[begin Records for the task]
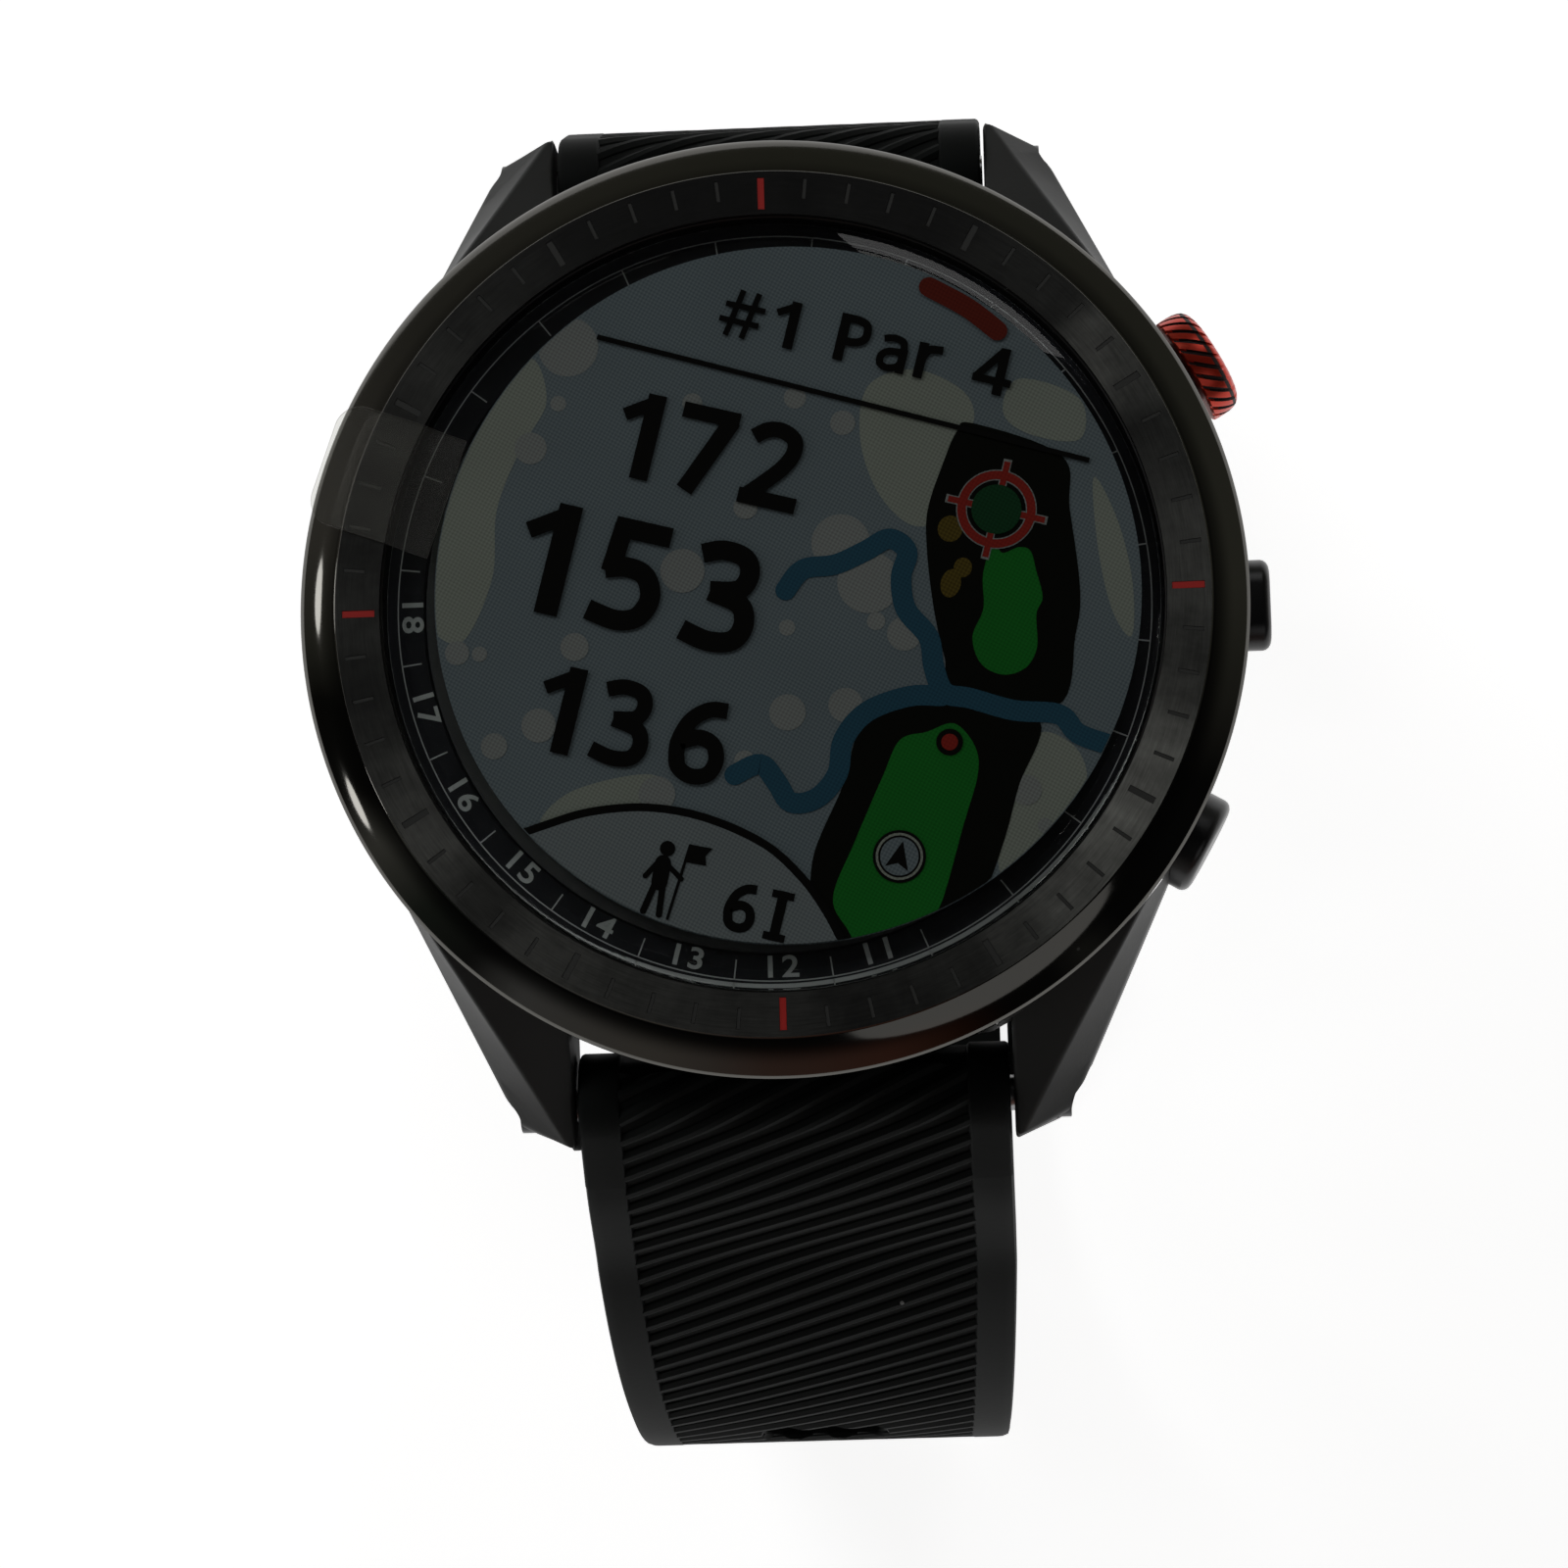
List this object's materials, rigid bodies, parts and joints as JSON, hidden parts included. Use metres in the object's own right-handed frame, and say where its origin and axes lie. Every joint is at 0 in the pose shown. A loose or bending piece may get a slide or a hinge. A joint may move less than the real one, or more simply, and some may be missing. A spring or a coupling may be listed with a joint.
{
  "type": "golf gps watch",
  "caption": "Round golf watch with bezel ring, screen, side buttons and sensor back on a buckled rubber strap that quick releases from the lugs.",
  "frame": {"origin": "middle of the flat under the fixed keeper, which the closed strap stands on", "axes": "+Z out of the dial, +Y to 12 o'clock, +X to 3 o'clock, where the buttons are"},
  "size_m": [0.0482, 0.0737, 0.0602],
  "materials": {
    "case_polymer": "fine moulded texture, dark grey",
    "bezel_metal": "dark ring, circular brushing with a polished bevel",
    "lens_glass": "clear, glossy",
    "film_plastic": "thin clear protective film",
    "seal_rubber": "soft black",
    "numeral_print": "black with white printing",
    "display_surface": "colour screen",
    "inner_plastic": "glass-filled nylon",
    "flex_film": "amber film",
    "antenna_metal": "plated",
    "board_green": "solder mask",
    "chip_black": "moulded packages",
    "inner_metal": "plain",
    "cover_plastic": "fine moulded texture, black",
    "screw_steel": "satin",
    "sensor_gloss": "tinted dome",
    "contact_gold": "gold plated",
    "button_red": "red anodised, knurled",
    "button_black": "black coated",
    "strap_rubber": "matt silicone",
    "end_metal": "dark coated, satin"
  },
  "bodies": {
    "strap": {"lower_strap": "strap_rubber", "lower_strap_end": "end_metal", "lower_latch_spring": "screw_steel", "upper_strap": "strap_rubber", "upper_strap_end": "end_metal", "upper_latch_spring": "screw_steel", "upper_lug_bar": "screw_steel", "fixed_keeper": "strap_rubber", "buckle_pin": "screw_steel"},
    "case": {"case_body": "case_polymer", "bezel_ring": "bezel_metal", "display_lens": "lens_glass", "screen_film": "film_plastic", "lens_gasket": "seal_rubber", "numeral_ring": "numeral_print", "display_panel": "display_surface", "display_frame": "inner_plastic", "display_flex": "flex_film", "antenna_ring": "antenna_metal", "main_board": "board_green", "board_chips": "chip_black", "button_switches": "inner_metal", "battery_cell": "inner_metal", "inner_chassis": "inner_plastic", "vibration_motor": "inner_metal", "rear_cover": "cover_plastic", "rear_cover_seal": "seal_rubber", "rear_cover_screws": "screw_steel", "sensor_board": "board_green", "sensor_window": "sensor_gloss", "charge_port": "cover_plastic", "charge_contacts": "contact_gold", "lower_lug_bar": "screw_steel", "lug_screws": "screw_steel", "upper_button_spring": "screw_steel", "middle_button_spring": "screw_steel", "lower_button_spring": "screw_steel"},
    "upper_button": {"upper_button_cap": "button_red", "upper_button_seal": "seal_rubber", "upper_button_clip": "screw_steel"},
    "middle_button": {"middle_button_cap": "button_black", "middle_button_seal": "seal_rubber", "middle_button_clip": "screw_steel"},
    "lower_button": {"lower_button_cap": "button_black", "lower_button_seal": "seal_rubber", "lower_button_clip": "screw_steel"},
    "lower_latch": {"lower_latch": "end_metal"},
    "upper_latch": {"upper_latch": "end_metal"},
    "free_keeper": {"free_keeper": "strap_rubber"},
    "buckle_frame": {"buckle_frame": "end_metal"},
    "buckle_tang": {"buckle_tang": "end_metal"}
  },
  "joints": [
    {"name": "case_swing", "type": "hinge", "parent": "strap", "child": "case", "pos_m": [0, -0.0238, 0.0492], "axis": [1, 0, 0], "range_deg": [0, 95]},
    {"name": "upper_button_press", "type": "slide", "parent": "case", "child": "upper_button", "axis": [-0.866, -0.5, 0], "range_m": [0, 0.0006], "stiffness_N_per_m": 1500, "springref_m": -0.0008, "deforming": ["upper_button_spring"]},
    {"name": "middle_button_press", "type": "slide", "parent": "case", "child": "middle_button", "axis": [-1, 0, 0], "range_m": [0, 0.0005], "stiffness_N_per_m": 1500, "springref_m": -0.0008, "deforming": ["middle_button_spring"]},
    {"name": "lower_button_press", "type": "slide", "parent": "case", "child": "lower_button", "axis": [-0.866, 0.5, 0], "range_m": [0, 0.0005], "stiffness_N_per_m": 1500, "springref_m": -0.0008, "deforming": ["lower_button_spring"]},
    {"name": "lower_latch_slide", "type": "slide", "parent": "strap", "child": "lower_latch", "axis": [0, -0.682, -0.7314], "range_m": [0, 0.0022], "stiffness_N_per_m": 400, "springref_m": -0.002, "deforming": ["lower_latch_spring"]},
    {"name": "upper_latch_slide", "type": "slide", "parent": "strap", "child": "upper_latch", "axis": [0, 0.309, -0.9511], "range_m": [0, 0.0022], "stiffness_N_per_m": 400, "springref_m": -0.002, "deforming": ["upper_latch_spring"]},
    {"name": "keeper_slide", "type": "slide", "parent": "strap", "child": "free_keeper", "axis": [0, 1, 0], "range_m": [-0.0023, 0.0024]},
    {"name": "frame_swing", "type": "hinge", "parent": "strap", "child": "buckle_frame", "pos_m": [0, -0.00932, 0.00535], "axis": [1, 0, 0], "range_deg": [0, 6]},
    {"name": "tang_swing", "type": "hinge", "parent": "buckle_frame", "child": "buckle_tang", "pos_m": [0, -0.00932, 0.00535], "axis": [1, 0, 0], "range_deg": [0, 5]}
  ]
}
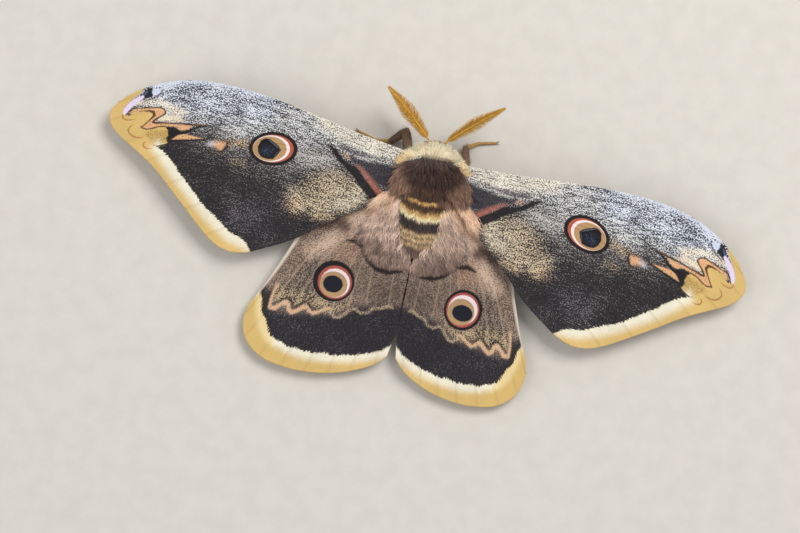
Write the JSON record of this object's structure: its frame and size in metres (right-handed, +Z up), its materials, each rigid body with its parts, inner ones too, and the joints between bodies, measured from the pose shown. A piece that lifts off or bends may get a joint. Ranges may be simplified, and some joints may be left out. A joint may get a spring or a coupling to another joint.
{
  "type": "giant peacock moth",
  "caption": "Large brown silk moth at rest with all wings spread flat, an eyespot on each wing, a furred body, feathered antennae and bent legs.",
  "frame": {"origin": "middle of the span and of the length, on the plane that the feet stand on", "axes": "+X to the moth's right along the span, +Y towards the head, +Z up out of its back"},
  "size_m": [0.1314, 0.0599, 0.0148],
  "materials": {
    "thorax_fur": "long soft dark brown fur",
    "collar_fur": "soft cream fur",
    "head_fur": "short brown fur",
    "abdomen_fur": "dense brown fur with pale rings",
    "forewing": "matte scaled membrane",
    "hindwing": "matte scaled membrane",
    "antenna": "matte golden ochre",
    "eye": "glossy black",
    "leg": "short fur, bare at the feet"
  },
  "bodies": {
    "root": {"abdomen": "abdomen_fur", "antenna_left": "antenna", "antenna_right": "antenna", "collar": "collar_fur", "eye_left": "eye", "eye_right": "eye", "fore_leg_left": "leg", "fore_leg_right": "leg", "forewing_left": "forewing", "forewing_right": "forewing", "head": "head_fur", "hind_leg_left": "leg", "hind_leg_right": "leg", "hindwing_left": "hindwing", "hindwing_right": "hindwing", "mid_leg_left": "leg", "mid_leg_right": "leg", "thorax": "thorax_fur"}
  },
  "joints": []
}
[end Records for the task]
## Given exercise
All of the entries above need to be reproduced exactly.

## Solution to this task
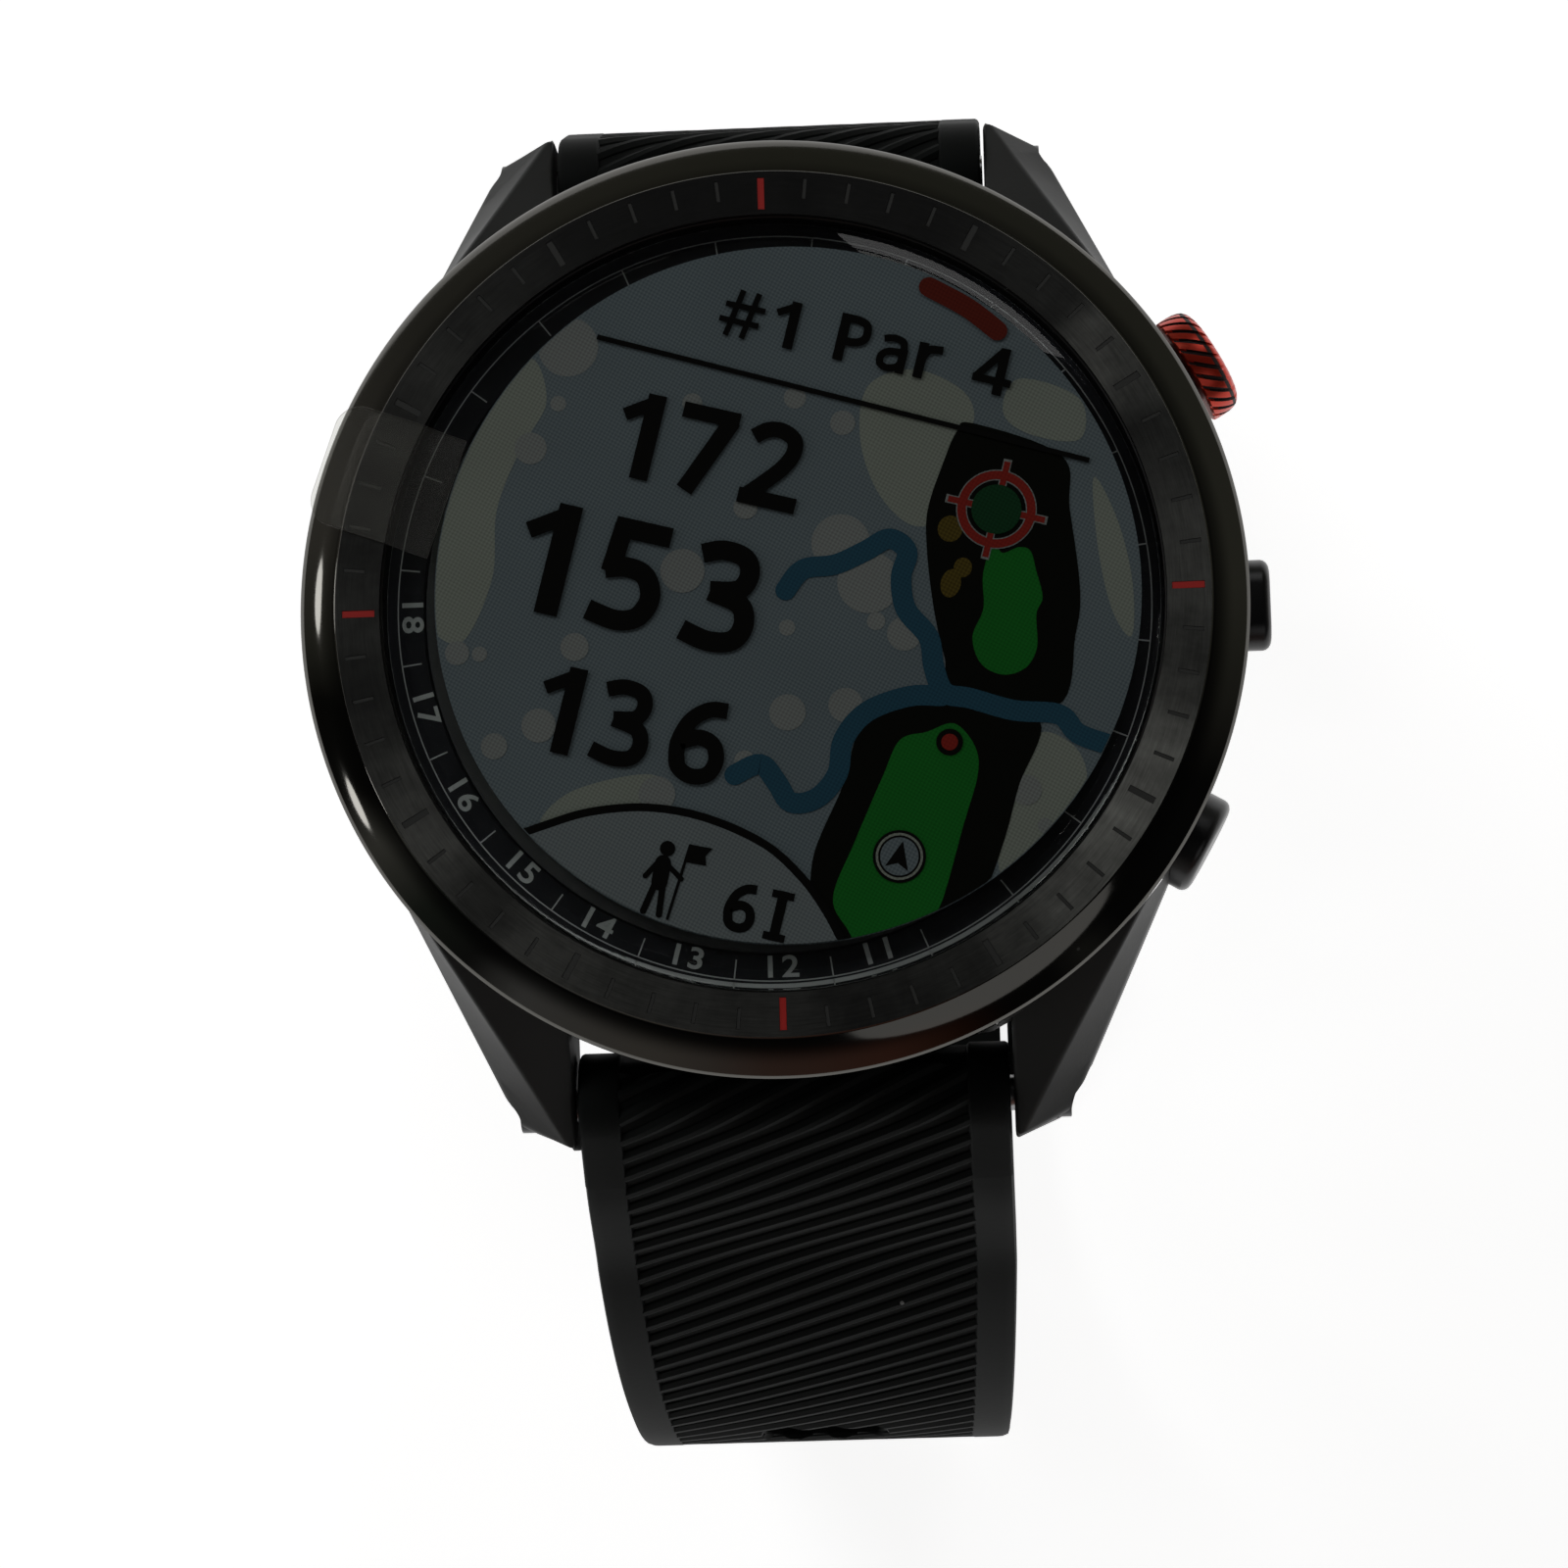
List this object's materials, rigid bodies, parts and joints as JSON, hidden parts included. Use metres in the object's own right-handed frame, and say where its origin and axes lie. Every joint is at 0 in the pose shown. A loose or bending piece may get a slide or a hinge. A joint may move less than the real one, or more simply, and some may be missing. A spring or a coupling may be listed with a joint.
{
  "type": "golf gps watch",
  "caption": "Round golf watch with bezel ring, screen, side buttons and sensor back on a buckled rubber strap that quick releases from the lugs.",
  "frame": {"origin": "middle of the flat under the fixed keeper, which the closed strap stands on", "axes": "+Z out of the dial, +Y to 12 o'clock, +X to 3 o'clock, where the buttons are"},
  "size_m": [0.0482, 0.0737, 0.0602],
  "materials": {
    "case_polymer": "fine moulded texture, dark grey",
    "bezel_metal": "dark ring, circular brushing with a polished bevel",
    "lens_glass": "clear, glossy",
    "film_plastic": "thin clear protective film",
    "seal_rubber": "soft black",
    "numeral_print": "black with white printing",
    "display_surface": "colour screen",
    "inner_plastic": "glass-filled nylon",
    "flex_film": "amber film",
    "antenna_metal": "plated",
    "board_green": "solder mask",
    "chip_black": "moulded packages",
    "inner_metal": "plain",
    "cover_plastic": "fine moulded texture, black",
    "screw_steel": "satin",
    "sensor_gloss": "tinted dome",
    "contact_gold": "gold plated",
    "button_red": "red anodised, knurled",
    "button_black": "black coated",
    "strap_rubber": "matt silicone",
    "end_metal": "dark coated, satin"
  },
  "bodies": {
    "strap": {"lower_strap": "strap_rubber", "lower_strap_end": "end_metal", "lower_latch_spring": "screw_steel", "upper_strap": "strap_rubber", "upper_strap_end": "end_metal", "upper_latch_spring": "screw_steel", "upper_lug_bar": "screw_steel", "fixed_keeper": "strap_rubber", "buckle_pin": "screw_steel"},
    "case": {"case_body": "case_polymer", "bezel_ring": "bezel_metal", "display_lens": "lens_glass", "screen_film": "film_plastic", "lens_gasket": "seal_rubber", "numeral_ring": "numeral_print", "display_panel": "display_surface", "display_frame": "inner_plastic", "display_flex": "flex_film", "antenna_ring": "antenna_metal", "main_board": "board_green", "board_chips": "chip_black", "button_switches": "inner_metal", "battery_cell": "inner_metal", "inner_chassis": "inner_plastic", "vibration_motor": "inner_metal", "rear_cover": "cover_plastic", "rear_cover_seal": "seal_rubber", "rear_cover_screws": "screw_steel", "sensor_board": "board_green", "sensor_window": "sensor_gloss", "charge_port": "cover_plastic", "charge_contacts": "contact_gold", "lower_lug_bar": "screw_steel", "lug_screws": "screw_steel", "upper_button_spring": "screw_steel", "middle_button_spring": "screw_steel", "lower_button_spring": "screw_steel"},
    "upper_button": {"upper_button_cap": "button_red", "upper_button_seal": "seal_rubber", "upper_button_clip": "screw_steel"},
    "middle_button": {"middle_button_cap": "button_black", "middle_button_seal": "seal_rubber", "middle_button_clip": "screw_steel"},
    "lower_button": {"lower_button_cap": "button_black", "lower_button_seal": "seal_rubber", "lower_button_clip": "screw_steel"},
    "lower_latch": {"lower_latch": "end_metal"},
    "upper_latch": {"upper_latch": "end_metal"},
    "free_keeper": {"free_keeper": "strap_rubber"},
    "buckle_frame": {"buckle_frame": "end_metal"},
    "buckle_tang": {"buckle_tang": "end_metal"}
  },
  "joints": [
    {"name": "case_swing", "type": "hinge", "parent": "strap", "child": "case", "pos_m": [0, -0.0238, 0.0492], "axis": [1, 0, 0], "range_deg": [0, 95]},
    {"name": "upper_button_press", "type": "slide", "parent": "case", "child": "upper_button", "axis": [-0.866, -0.5, 0], "range_m": [0, 0.0006], "stiffness_N_per_m": 1500, "springref_m": -0.0008, "deforming": ["upper_button_spring"]},
    {"name": "middle_button_press", "type": "slide", "parent": "case", "child": "middle_button", "axis": [-1, 0, 0], "range_m": [0, 0.0005], "stiffness_N_per_m": 1500, "springref_m": -0.0008, "deforming": ["middle_button_spring"]},
    {"name": "lower_button_press", "type": "slide", "parent": "case", "child": "lower_button", "axis": [-0.866, 0.5, 0], "range_m": [0, 0.0005], "stiffness_N_per_m": 1500, "springref_m": -0.0008, "deforming": ["lower_button_spring"]},
    {"name": "lower_latch_slide", "type": "slide", "parent": "strap", "child": "lower_latch", "axis": [0, -0.682, -0.7314], "range_m": [0, 0.0022], "stiffness_N_per_m": 400, "springref_m": -0.002, "deforming": ["lower_latch_spring"]},
    {"name": "upper_latch_slide", "type": "slide", "parent": "strap", "child": "upper_latch", "axis": [0, 0.309, -0.9511], "range_m": [0, 0.0022], "stiffness_N_per_m": 400, "springref_m": -0.002, "deforming": ["upper_latch_spring"]},
    {"name": "keeper_slide", "type": "slide", "parent": "strap", "child": "free_keeper", "axis": [0, 1, 0], "range_m": [-0.0023, 0.0024]},
    {"name": "frame_swing", "type": "hinge", "parent": "strap", "child": "buckle_frame", "pos_m": [0, -0.00932, 0.00535], "axis": [1, 0, 0], "range_deg": [0, 6]},
    {"name": "tang_swing", "type": "hinge", "parent": "buckle_frame", "child": "buckle_tang", "pos_m": [0, -0.00932, 0.00535], "axis": [1, 0, 0], "range_deg": [0, 5]}
  ]
}
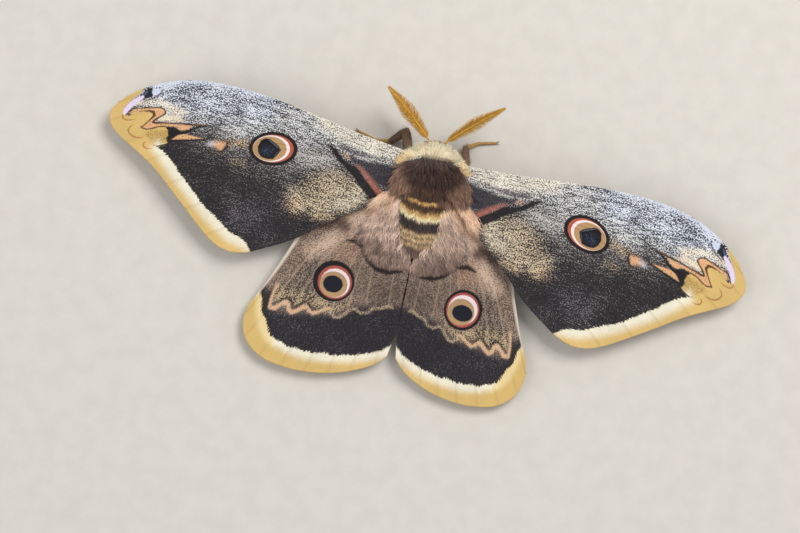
Write the JSON record of this object's structure: its frame and size in metres (right-handed, +Z up), its materials, each rigid body with its parts, inner ones too, and the joints between bodies, measured from the pose shown. A piece that lifts off or bends may get a joint. Ranges may be simplified, and some joints may be left out. A joint may get a spring or a coupling to another joint.
{
  "type": "giant peacock moth",
  "caption": "Large brown silk moth at rest with all wings spread flat, an eyespot on each wing, a furred body, feathered antennae and bent legs.",
  "frame": {"origin": "middle of the span and of the length, on the plane that the feet stand on", "axes": "+X to the moth's right along the span, +Y towards the head, +Z up out of its back"},
  "size_m": [0.1314, 0.0599, 0.0148],
  "materials": {
    "thorax_fur": "long soft dark brown fur",
    "collar_fur": "soft cream fur",
    "head_fur": "short brown fur",
    "abdomen_fur": "dense brown fur with pale rings",
    "forewing": "matte scaled membrane",
    "hindwing": "matte scaled membrane",
    "antenna": "matte golden ochre",
    "eye": "glossy black",
    "leg": "short fur, bare at the feet"
  },
  "bodies": {
    "root": {"abdomen": "abdomen_fur", "antenna_left": "antenna", "antenna_right": "antenna", "collar": "collar_fur", "eye_left": "eye", "eye_right": "eye", "fore_leg_left": "leg", "fore_leg_right": "leg", "forewing_left": "forewing", "forewing_right": "forewing", "head": "head_fur", "hind_leg_left": "leg", "hind_leg_right": "leg", "hindwing_left": "hindwing", "hindwing_right": "hindwing", "mid_leg_left": "leg", "mid_leg_right": "leg", "thorax": "thorax_fur"}
  },
  "joints": []
}